What next for inheritance tax?

The Treasury will respond to the OTS report in due course, but even if the government accepts any of the recommendations, it would take some time for the proposals to be consulted on and become law.

Experts say those who believe the proposed changes could affect them — either positively or negatively — should not take rash action. In any case, the OTS proposals are quite minor compared with what a change of government could bring about.

Capital gains tax on death compared with inheritance tax
Capital gains tax on deathCapital gains tax on death (if no PPR)*Inheritance tax
Estimated annual number of taxpaying estates55,000182,00024,500
Estimated tax raised per annum£1.3bn£2.8bn£4.38bn
Source: Office of Tax Simplification; *Principal private residence relief (PPR) is the capital gains exemption available on a main home

“If we see a Corbyn-led Labour government, this well-thought-out paper may find itself quickly looking like moving deckchairs around the Titanic,” says Mr Ward.

A recent report commissioned by Labour entitled “Land for the Many” has been giving wealth managers nightmares. It makes a case for abolishing IHT in favour of a new lifetime gift tax levied on the recipients of assets worth over £125,000, claiming this would raise more money, more progressively.

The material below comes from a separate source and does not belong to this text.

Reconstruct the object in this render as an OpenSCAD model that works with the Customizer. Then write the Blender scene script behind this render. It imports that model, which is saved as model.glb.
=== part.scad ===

Mr Ward says such a “punitive” charge would “stall intergenerational gifting, which has become so vital for the younger generation.”

The Resolution Foundation, a left-leaning think-tank, has previously estimated that levying income tax on inherited wealth could raise £15bn a year — some £10bn more than the current IHT system.

Others experts favour replacing IHT with charging capital gains tax (CGT) on estates — an option the OTS report raised, although it was beyond the remit of its review.

“Inheritance tax is broken,” concludes Mr Palmer of Tax Justice UK. “The public dislike it, and the very wealthy can get away with not paying it. This review has pointed to a number of features of the tax which are hard to justify. However, we need a more ambitious reform agenda to make inheritance tax work properly.”